The problem, as Bergmann tells it, was that there were two very obvious candidates. "There were these two very elderly people working there, and they were the obvious choices, but I wouldn't tell him whom to fire. We argued back and forth, and I told him that [deciding whom to fire] was his responsibility as manager. When he continued to challenge me, I couldn't help it: I broke down and cried, and then he said, 'That's women in business for you. They cry.'"
For the most part, however, Bergmann insists that her gender wasn't much of a handicap in her profession. "I don't think it ever hurt," she laughs. "I don't think it was ever a drawback. All I had to do was butter 'em up!"
Margaret Bergmann still thinks about efficiency and process optimization. She can't help it. Recently, she took a lead role in helping to catalog the video library at The Osborn, the retirement community in Rye, New York, where she now lives. The project wasn't all that Bergmann might have wished: she came in during an ongoing project and wasn't entirely happy with its filing scheme. Its original designers had settled upon the use of color codes to catalog films: e.g., red for comedy, navy blue for drama, black for documentaries, and so on.
It's a neat idea, Bergmann says, but it also has a few potential drawbacks. First people don't always see the same shades of colors. They might be colorblind, or they might have slightly impaired vision, or they might simply (and understandably) fail to distinguish between navy blue and black. Second, and nearly as importantly, the proposed system doesn't take into account genre-bending films -- such as comedy dramas, mock documentaries, or other hard-to-pigeonhole works. Her response was characteristic.
"I couldn't change the system.
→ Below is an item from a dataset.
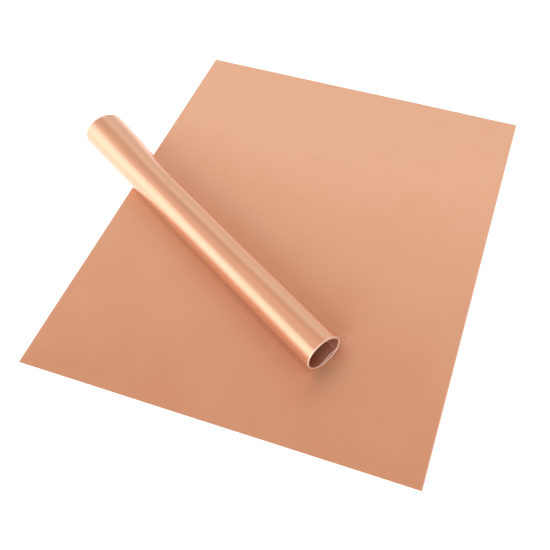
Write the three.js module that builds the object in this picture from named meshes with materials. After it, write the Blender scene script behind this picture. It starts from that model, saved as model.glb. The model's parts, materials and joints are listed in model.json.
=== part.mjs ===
// Two sheets of bare copper foil of one size. One lies flat. The other is rolled into an open tube that lies
// across it, with one end past the flat sheet's edge.
//
// The outer end of the rolled foil is made as narrow strips, edge to edge, so that it can uncurl from the tube.
// Each strip's group sits on its hinge line, inside the group of the strip before it.
//
// Millimetres, +Z up. The origin is the middle of the flat sheet's underside. +X runs along the tube, towards
// the end that lies over the flat sheet. Angles round the tube are clockwise from its top, seen from that end.

import * as THREE from 'three';

const { degToRad } = THREE.MathUtils;
const FULL_TURN = 2 * Math.PI;

// The foil, as it is sold: 8 by 10 inches, 36 gauge.
const SHEET_WIDTH = 203.2;
const SHEET_LENGTH = 254;
const FOIL_THICKNESS = 0.127;
const COPPER_COLOUR = 0xd8977a;

// How the flat sheet is turned under the tube.
const SHEET_TURN = degToRad(31.7);

// The tube. WRAP_PITCH is how far one wrap lies inside the one around it.
const TUBE_RADIUS = 10.44;
const WRAP_PITCH = 0.18;
const TUBE_MIDDLE_X = -25.5;
const TUBE_AXIS_Y = -46;
const TUBE_CLEARANCE = 0.3;
const SEGMENT_ANGLE = degToRad(5);

// The outer end of the foil, which uncurls.
const FREE_EDGE_ANGLE = degToRad(135);
const STRIP_COUNT = 6;
const STRIP_ANGLE = degToRad(25);
const HINGE_GAP = 0.3;

// The inner end of the foil springs straighter than the wraps, so it stands off them between two contact lines.
const INNER_END_ANGLE = degToRad(75);
const INNER_END_GAP = 2.2;

const outerMidRadius = TUBE_RADIUS - FOIL_THICKNESS / 2;
const tubeAxisZ = FOIL_THICKNESS + TUBE_CLEARANCE + TUBE_RADIUS;
const freeEndAngle = STRIP_COUNT * STRIP_ANGLE;

// The wraps' whole angle, at which a spiral that loses WRAP_PITCH each turn is SHEET_LENGTH long.
const innerRadiusFactor = Math.sqrt(outerMidRadius ** 2 - WRAP_PITCH * SHEET_LENGTH / Math.PI);
const wrapsAngle = (outerMidRadius - innerRadiusFactor) * FULL_TURN / WRAP_PITCH;

// How far the foil stands in from its spiral near its inner end: zero and tangent where it leaves the wraps,
// and zero again at the edge.
function innerEndGap(back) {
  const along = (back - (wrapsAngle - INNER_END_ANGLE)) / INNER_END_ANGLE;
  return along > 0 ? INNER_END_GAP * 6.75 * along ** 2 * (1 - along) : 0;
}

// A point of the foil in the plane across the tube, x sideways and y up from the tube's axis. back is the angle
// wound back from the free edge, and offset is the distance out from the foil's middle surface.
function foilPoint(back, offset = 0) {
  const radius = outerMidRadius - WRAP_PITCH * back / FULL_TURN - innerEndGap(back) + offset;
  const angle = FREE_EDGE_ANGLE - back;
  return new THREE.Vector2(radius * Math.sin(angle), radius * Math.cos(angle));
}

// The angles at which a length of foil has its corners. They fall on the same rays in every wrap.
function cornerAngles(start, end) {
  const angles = [start];
  const firstWhole = Math.floor(start / SEGMENT_ANGLE) + 1;
  for (let step = firstWhole; step * SEGMENT_ANGLE < end - SEGMENT_ANGLE / 100; step += 1) {
    angles.push(step * SEGMENT_ANGLE);
  }
  angles.push(end);
  return angles;
}

// A length of foil from one wound-back angle to another, as wide as the sheet, about a given origin.
function foilMesh(name, start, end, origin) {
  const angles = cornerAngles(start, end);
  const outerFace = angles.map((angle) => foilPoint(angle, FOIL_THICKNESS / 2).sub(origin));
  const innerFace = angles.map((angle) => foilPoint(angle, -FOIL_THICKNESS / 2).sub(origin));
  const outline = new THREE.Shape([...outerFace, ...innerFace.reverse()]);
  const geometry = new THREE.ExtrudeGeometry(outline, { depth: SHEET_WIDTH, bevelEnabled: false });
  geometry.translate(0, 0, -SHEET_WIDTH / 2);
  return copperMesh(name, geometry);
}

function copperMesh(name, geometry) {
  const material = new THREE.MeshStandardMaterial({ color: COPPER_COLOUR, metalness: 1, roughness: 0.3 });
  const mesh = new THREE.Mesh(geometry, material);
  mesh.name = name;
  return mesh;
}

function halfGapAngle(back) {
  return HINGE_GAP / 2 / foilPoint(back).length();
}

function makeFlatSheet() {
  const sheet = copperMesh('flat_sheet', new THREE.BoxGeometry(SHEET_WIDTH, SHEET_LENGTH, FOIL_THICKNESS));
  sheet.position.z = FOIL_THICKNESS / 2;
  sheet.rotation.z = SHEET_TURN;
  return sheet;
}

// The strips of the free end, numbered from the one next to the tube to the one with the free edge.
function addFreeEnd(tube) {
  let parent = tube;
  let parentHinge = new THREE.Vector2();
  for (let number = 1; number <= STRIP_COUNT; number += 1) {
    const hingeBack = freeEndAngle - (number - 1) * STRIP_ANGLE;
    const edgeBack = hingeBack - STRIP_ANGLE;
    const isLast = number === STRIP_COUNT;
    const start = isLast ? 0 : edgeBack + halfGapAngle(edgeBack);
    const end = hingeBack - halfGapAngle(hingeBack);
    const hinge = foilPoint(hingeBack);
    const strip = new THREE.Group();
    strip.position.set(hinge.x - parentHinge.x, hinge.y - parentHinge.y, 0);
    strip.add(foilMesh(`free_end_strip_${number}`, start, end, hinge));
    parent.add(strip);
    parent = strip;
    parentHinge = hinge;
  }
}

function makeRolledFoil() {
  const tube = new THREE.Group();
  const start = freeEndAngle + halfGapAngle(freeEndAngle);
  tube.add(foilMesh('roll_wraps', start, wrapsAngle, new THREE.Vector2()));
  addFreeEnd(tube);
  const sideways = new THREE.Vector3(0, 1, 0);
  const up = new THREE.Vector3(0, 0, 1);
  const along = new THREE.Vector3(1, 0, 0);
  tube.setRotationFromMatrix(new THREE.Matrix4().makeBasis(sideways, up, along));
  tube.position.set(TUBE_MIDDLE_X, TUBE_AXIS_Y, tubeAxisZ);
  return tube;
}

const foilSheets = new THREE.Group();
foilSheets.add(makeFlatSheet());
foilSheets.add(makeRolledFoil());

export default foilSheets;
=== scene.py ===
import json
import math

import bpy
import numpy as np
from mathutils import Matrix, Vector


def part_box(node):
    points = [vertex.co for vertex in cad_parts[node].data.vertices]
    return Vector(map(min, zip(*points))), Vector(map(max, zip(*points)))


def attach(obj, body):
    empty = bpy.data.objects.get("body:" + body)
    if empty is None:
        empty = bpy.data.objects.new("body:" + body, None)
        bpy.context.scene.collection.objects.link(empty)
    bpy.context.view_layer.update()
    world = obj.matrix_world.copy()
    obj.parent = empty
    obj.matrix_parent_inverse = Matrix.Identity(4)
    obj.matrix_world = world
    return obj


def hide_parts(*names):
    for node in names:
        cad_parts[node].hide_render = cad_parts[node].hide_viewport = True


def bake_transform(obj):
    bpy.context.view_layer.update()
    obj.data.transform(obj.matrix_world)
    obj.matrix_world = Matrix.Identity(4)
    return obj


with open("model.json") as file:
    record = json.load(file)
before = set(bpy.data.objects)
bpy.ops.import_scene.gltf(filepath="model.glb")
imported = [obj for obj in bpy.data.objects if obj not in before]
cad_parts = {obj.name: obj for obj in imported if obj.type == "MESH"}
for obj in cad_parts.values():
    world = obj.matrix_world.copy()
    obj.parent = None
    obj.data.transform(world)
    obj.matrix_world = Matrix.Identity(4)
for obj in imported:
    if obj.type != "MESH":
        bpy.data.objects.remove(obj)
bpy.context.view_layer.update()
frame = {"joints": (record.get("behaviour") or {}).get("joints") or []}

# Two sheets of bare copper foil: one flat, one rolled into an open tube that lies across it.
# Metres, +Z up, in the CAD frame: +X runs along the tube, towards its near end.
hinges = {joint["child"]: joint["pos_m"] for joint in frame["joints"] if joint["type"] == "hinge"}

# The foil.
SHEET_WIDTH = 0.2032
SHEET_LENGTH = 0.254
FOIL_THICKNESS = 0.000127
SHEET_TURN = math.radians(31.7)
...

I couldn't change what they had already done, because [the project] was already too deeply committed. So when I came [on board], I simply continued with [the project], trying to work within the established system," she comments.
"You learn to work in each situation with what you've got. There are some things that you just won't be able to change, so you've got to adjust and accommodate and make your contributions where you can. There are different kinds of minds in this world. Some are very orderly and organized, some aren't, and there's not much you can do about it."